In a place like Dubai, the advertising market also continues to be very strong.

Because we are using technology to target specific audiences and because we’re no longer living in what I call the bloated days of the media, where we were actually printing money regardless of where you were – the mass audience magazines are slowly but surely disappearing from the marketplace. Those days are gone and we are trying to do more with less. And that’s the biggest trend that I am seeing, especially in the US. 

What other trends are we seeing – particularly around the people we need to enact the culture change required for businesses to be successful?

The biggest change that we have to recognise as journalists, as publishers, is the fact that we have more than one audience now. And whoever wants me in print does not necessarily want me in digital, does not necessarily want me on a website. That’s why using data is so much more important now. The people who are really making a lot of money from digital were never media people. I mean Google, Amazon, Twitter, Facebook. None of these entities were ever publishers. So we have to think differently too.

Overall, do you feel like industry is going in the right direction… that the future is bright?
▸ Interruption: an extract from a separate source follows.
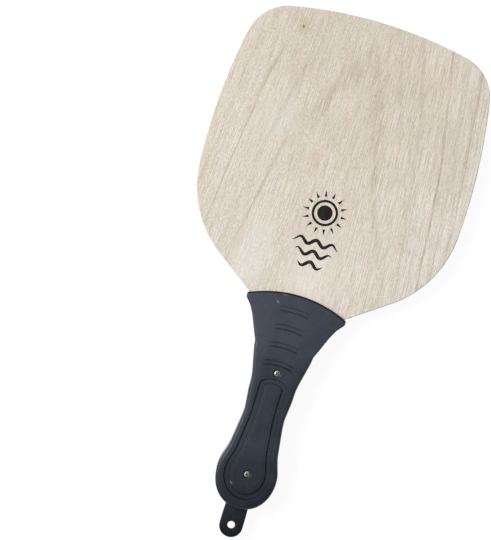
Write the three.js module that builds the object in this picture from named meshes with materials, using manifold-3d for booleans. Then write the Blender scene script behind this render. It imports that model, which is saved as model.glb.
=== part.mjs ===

I do. I feel like we have seen a period of realisation – where the players in the market learned that they have to think differently. That’s why sometimes I disagree with people when they say they are just a content company. If we are only in the content-providing business we would have been dead a long time ago. A magazine is much more than the content. A magazine to me is an experience. A website is an experience. An app is an experience. And unless we can make those experiences addictive experiences people are going to leave us. People are going to find substitutes. And to have an addictive experience, you have to relate to your audience. You have to give them the choice. You have to give them the control. And you have to accept the fact that they want to be heard.